→ What the task requires
Write out exactly the lines below that run from the one containing "bpy.context.scene.collection.objects.link(rigid_bodies[body])" through the one containing "return (high - low) / 2.0", both included, with no other lines.

··········

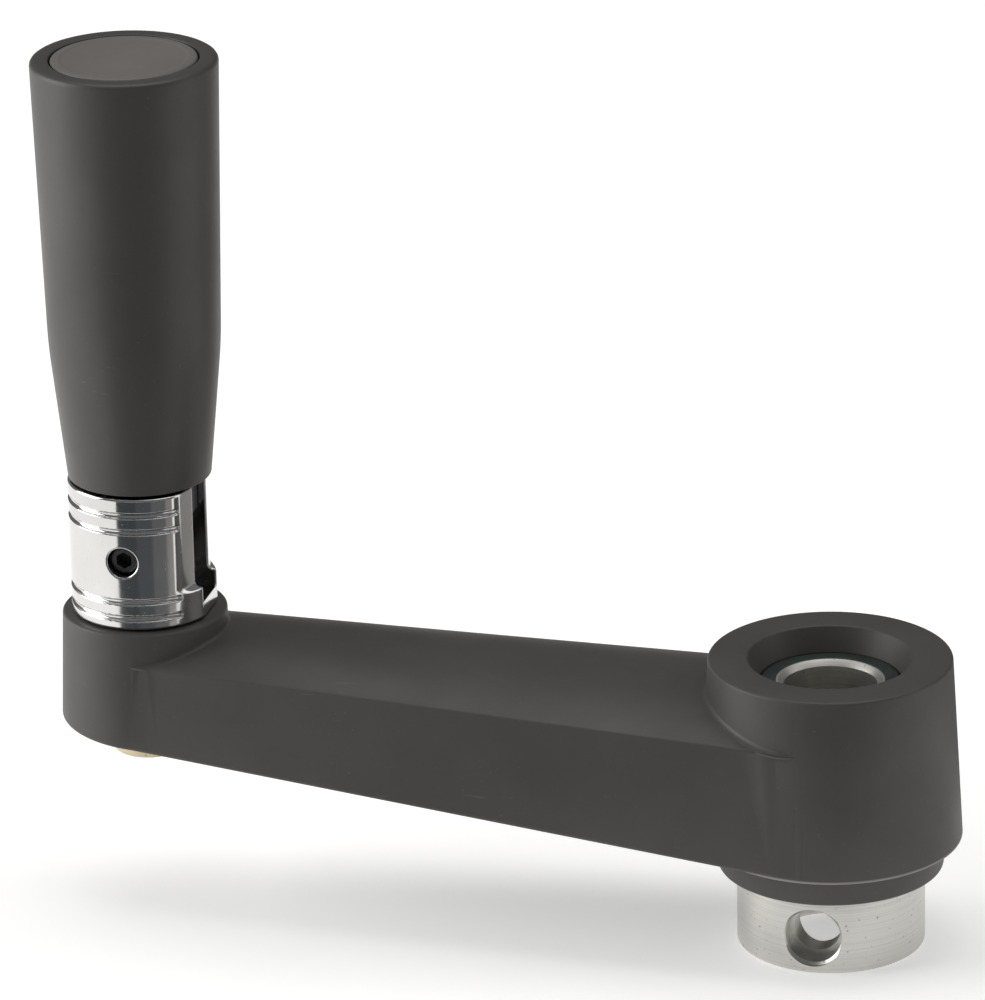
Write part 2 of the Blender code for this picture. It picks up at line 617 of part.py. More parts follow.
def build_grip(black, bronze, polymer, zinc, spin):
    lift = GRIP_BOTTOM + GRIP_LIFT
    clear = SPINDLE_RADIUS + GAP
    seat = GRIP_BUSH_RADIUS + GAP
    lower_top = LOWER_BUSH_FOOT + GRIP_BUSH_LENGTH
    upper_top = UPPER_BUSH_FOOT + GRIP_BUSH_LENGTH
    head_room = SPINDLE_HEAD_RADIUS + 1.2
    ceiling = CAP_FLOOR - 1.2
    throat = SPINDLE_RADIUS + 1.0
    outline = grip_outline()
    outline += [(GRIP_BOTTOM_RADIUS - 0.3, GRIP_BOTTOM), (NECK_RADIUS + 0.6, lift)]
    outline += [(NECK_RADIUS + 0.6, LOWER_BUSH_FOOT - GAP), (seat, LOWER_BUSH_FOOT - GAP)]
    outline += [(seat, lower_top + GAP), (throat, lower_top + GAP), (throat, UPPER_BUSH_FOOT - GAP)]
    outline += [(seat, UPPER_BUSH_FOOT - GAP), (seat, upper_top + GAP), (head_room, upper_top + GAP)]
    outline += [(head_room, ceiling), (CAP_SEAT_RADIUS, ceiling), (CAP_SEAT_RADIUS, CAP_FLOOR)]
    outline += [(CAP_RADIUS + GAP, CAP_FLOOR), (CAP_RADIUS + GAP, GRIP_TOP - 0.3)]
    outline += [(CAP_RADIUS + 0.6, GRIP_TOP)]
    add_object("grip_sleeve", turned(outline, HANDLE), black, spin)
    for name, foot in (("grip_lower_bush", LOWER_BUSH_FOOT), ("grip_upper_bush", UPPER_BUSH_FOOT)):
        bush = ring(clear, GRIP_BUSH_RADIUS, foot, foot + GRIP_BUSH_LENGTH, HANDLE, segments=32)
        add_object(name, bush, bronze, spin)
    thrust = ring(clear, THRUST_RADIUS, TONGUE_TOP + GAP, LOWER_BUSH_FOOT - 0.6, HANDLE, segments=32)
    add_object("thrust_washer", thrust, polymer, spin)
    head = ring(clear, 7.6, HEAD_WASHER_FOOT, HEAD_WASHER_FOOT + HEAD_WASHER_THICKNESS,
                HANDLE, segments=32)
    add_object("head_washer", head, zinc, spin)
    wave_foot = HEAD_WASHER_FOOT + HEAD_WASHER_THICKNESS + 0.25
    add_object("wave_washer", wavy(clear + 0.1, SPINDLE_HEAD_RADIUS, wave_foot, 0.6), zinc, spin)
    foot = CAP_FLOOR + GAP
    cap = [(0.0, foot), (CAP_SEAT_RADIUS, foot), (CAP_RADIUS, foot + 0.2), (CAP_RADIUS, GRIP_TOP - 0.4)]
    cap += [(CAP_RADIUS - 0.4, GRIP_TOP - 0.05), (0.0, GRIP_TOP)]
    add_object("end_cap", turned(cap, HANDLE), black, spin)


# ---------------------------------------------------------------- assembly

def main():
    for old in list(bpy.data.objects):
        bpy.data.objects.remove(old)
    black = material("black_plastic", (0.045, 0.043, 0.042), 0.55, 0.0)
    chrome = material("chrome_plate", (0.78, 0.79, 0.80), 0.08, 1.0)
    steel = material("turned_steel", (0.55, 0.54, 0.52), 0.32, 1.0)
    spring_steel = material("spring_steel", (0.30, 0.30, 0.31), 0.30, 1.0)
    zinc = material("zinc_plate", (0.62, 0.62, 0.60), 0.30, 1.0)
    bronze = material("bronze", (0.55, 0.38, 0.20), 0.40, 1.0)
    brass = material("yellow_zinc_plate", (0.60, 0.52, 0.36), 0.35, 1.0)
    coated = material("black_coated_steel", (0.03, 0.03, 0.03), 0.4, 1.0)
    polymer = material("thrust_polymer", (0.70, 0.68, 0.60), 0.50, 0.0)

    fold = pivot("fold_axis", (-CRANK_RADIUS, 0.0, PIVOT_HEIGHT))
    slide = pivot("plunger_axis", (-CRANK_RADIUS, 0.0, STUD_TOP))
    spin = pivot("grip_axis", (-CRANK_RADIUS, 0.0, GRIP_BOTTOM))

    build_arm(black)
    build_bush(steel)
    build_fork(chrome)
    build_pin(coated)
    build_fastening(steel, zinc, brass)
    build_detent(steel, spring_steel, slide)
    build_tongue(coated, fold)
    build_spindle(steel, bronze, zinc, fold)
    build_grip(black, bronze, polymer, zinc, spin)


main()
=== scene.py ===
# %% [markdown]
# # A crank handle with a fold-away revolving grip
# The real object is a machine operator's crank. A black plastic arm carries a turned steel
# bush that goes on a shaft, and a chromed fork in which the grip stands up or folds flat.
# The sizes and the moving parts come from a measured frame, which is loaded first. Every
# piece made below takes its place from that frame and stays inside its box.

# %% Load the measured frame
import json
import math

import bmesh
import bpy
import numpy as np
from mathutils import Matrix, Vector

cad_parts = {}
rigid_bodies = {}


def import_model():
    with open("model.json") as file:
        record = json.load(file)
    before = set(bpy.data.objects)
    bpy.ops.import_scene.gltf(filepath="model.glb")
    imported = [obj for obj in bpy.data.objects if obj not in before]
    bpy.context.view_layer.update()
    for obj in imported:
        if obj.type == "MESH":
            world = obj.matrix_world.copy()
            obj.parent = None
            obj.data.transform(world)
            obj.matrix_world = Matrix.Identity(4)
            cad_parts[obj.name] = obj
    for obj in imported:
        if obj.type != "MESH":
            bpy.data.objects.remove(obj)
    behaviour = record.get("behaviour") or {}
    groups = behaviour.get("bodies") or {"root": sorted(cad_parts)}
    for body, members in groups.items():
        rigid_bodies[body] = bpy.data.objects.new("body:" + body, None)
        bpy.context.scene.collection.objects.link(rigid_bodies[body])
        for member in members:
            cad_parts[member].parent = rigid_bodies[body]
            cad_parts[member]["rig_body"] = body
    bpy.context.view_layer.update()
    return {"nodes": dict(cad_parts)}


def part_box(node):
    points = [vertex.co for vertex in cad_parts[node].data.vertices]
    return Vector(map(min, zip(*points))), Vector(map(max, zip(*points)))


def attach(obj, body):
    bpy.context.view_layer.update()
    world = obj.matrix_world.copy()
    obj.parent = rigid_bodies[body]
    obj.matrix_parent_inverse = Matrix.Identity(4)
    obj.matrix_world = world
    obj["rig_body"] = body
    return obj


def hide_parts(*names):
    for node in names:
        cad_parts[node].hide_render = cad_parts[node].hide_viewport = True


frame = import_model()

# %% [markdown]
# ## Sizes
# The drawing below is in millimetres, as a machinist would write it, and each mesh is scaled
# to metres once. The places that the frame can tell are read from it: the handle's axis,
# the heights at which the pieces meet and their radii. What remains are edge roundings.

# %% Read the main places from the frame
MM = 0.001


def span(node, axis):
    """Lowest and highest place of a frame node along one axis, in millimetres."""
    low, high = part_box(node)
    return low[axis] / MM, high[axis] / MM


def half_size(node, axis):
    low, high = span(node, axis)
    return (high - low) / 2.0


pin_x = span("pivot_pin", 0)
HANDLE_X = (pin_x[0] + pin_x[1]) / 2.0
PIVOT_Z = sum(span("pivot_pin", 2)) / 2.0
HUB_FOOT, HUB_TOP = 19.1, span("crank_arm", 2)[1]
FORK_FOOT, FORK_TOP = span("fork_body", 2)
GRIP_FOOT, GRIP_TOP = span("grip_sleeve", 2)
BUSH_TOP = span("hub_bush", 2)[1]
BUSH_R = half_size("hub_bush", 0)
FORK_R = half_size("fork_body", 1)
GRIP_R = half_size("grip_sleeve", 0)
CAP_R = half_size("end_cap", 0)
CLEAR_R = 4.3
GRIP_BUSH_SEAT_R = 6.3
HEAD_SEAT_Z = 137.0
LOCK_PIN_Z = 72.4
EYE_BUSH_R = 3.4
GRIP_CONE = 3.9
print("handle axis x", round(HANDLE_X, 2), "pivot height", round(PIVOT_Z, 2))
print("fork", round(FORK_FOOT, 2), "to", round(FORK_TOP, 2), "radius", round(FORK_R, 2))

# %% [markdown]
# ## Camera
# The handle is looked at a little from the right and from 21 degrees above, with a long lens,
# so that the fork and the hub are seen at nearly the same scale. The camera comes before the
# pieces, because every later choice of detail depends on how large a piece shows.

# %% Stand the camera
AZIMUTH, ELEVATION, ROLL = (math.radians(a) for a in (14.296, 21.017, -1.177))
DISTANCE = 1.2306
FOCUS = 7193.3
PICTURE_HEIGHT = 1000
SENSOR = 36.0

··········

→ Output of the exercise
        bpy.context.scene.collection.objects.link(rigid_bodies[body])
        for member in members:
            cad_parts[member].parent = rigid_bodies[body]
            cad_parts[member]["rig_body"] = body
    bpy.context.view_layer.update()
    return {"nodes": dict(cad_parts)}


def part_box(node):
    points = [vertex.co for vertex in cad_parts[node].data.vertices]
    return Vector(map(min, zip(*points))), Vector(map(max, zip(*points)))


def attach(obj, body):
    bpy.context.view_layer.update()
    world = obj.matrix_world.copy()
    obj.parent = rigid_bodies[body]
    obj.matrix_parent_inverse = Matrix.Identity(4)
    obj.matrix_world = world
    obj["rig_body"] = body
    return obj


def hide_parts(*names):
    for node in names:
        cad_parts[node].hide_render = cad_parts[node].hide_viewport = True


frame = import_model()

# %% [markdown]
# ## Sizes
# The drawing below is in millimetres, as a machinist would write it, and each mesh is scaled
# to metres once. The places that the frame can tell are read from it: the handle's axis,
# the heights at which the pieces meet and their radii. What remains are edge roundings.

# %% Read the main places from the frame
MM = 0.001


def span(node, axis):
    """Lowest and highest place of a frame node along one axis, in millimetres."""
    low, high = part_box(node)
    return low[axis] / MM, high[axis] / MM


def half_size(node, axis):
    low, high = span(node, axis)
    return (high - low) / 2.0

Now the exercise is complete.